El incesante avance del tiempo y la inminente caída de la luna funcionan como una metáfora del fin inminente, y la necesidad humana de buscar significado incluso frente al desastre. En cuanto a su legado, Majora’s Mask ha influido notablemente en la manera en que los videojuegos pueden explorar narrativas más complejas y jugar con las expectativas temporales del jugador. Su enfoque intencionado en ciclos temporales y personajes multifacéticos ha inspirado a numerosos desarrolladores y ha sido objeto de estudios académicos que analizan cómo los videojuegos pueden contar historias que trascienden el entretenimiento. Además, en un momento donde la cultura popular ha adoptado ampliamente la noción de multiversos, Majora’s Mask destaca como una obra adelantada a su tiempo.
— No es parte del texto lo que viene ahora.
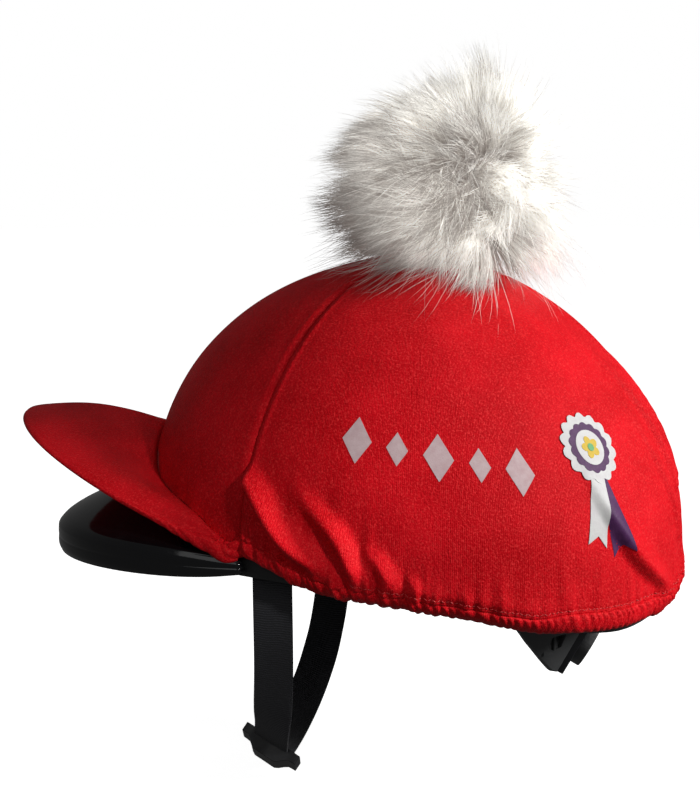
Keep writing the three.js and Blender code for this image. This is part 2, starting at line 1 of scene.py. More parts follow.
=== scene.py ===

Mientras que hoy consumimos películas, series y juegos que exploran realidades paralelas o universos alternativos, Majora ya integraba esa idea desde finales de los noventa, aunque de forma mucho más sutil y reflexiva.
Para todos los fanáticos de la saga Zelda, e incluso para quienes valoran el videojuego como una forma legítima de arte, Majora’s Mask representa un punto de inflexión, un testimonio de que la industria puede abordar temas oscuros y maduros sin sacrificar la jugabilidad ni la magia que caracteriza a la serie. A 25 años de su lanzamiento, Majora’s Mask sigue siendo un juego que no solo desafía a sus jugadores sino que también los invita a pensar, a sentir y a experimentar el medio interactivo bajo una luz distinta. Es un recordatorio de que, detrás de la consola y los gráficos, hay historias que pueden ofrecer introspección, emoción y nuevas maneras de entender los mundos que habitamos, sean ellos reales o multiversos inventados en la imaginación.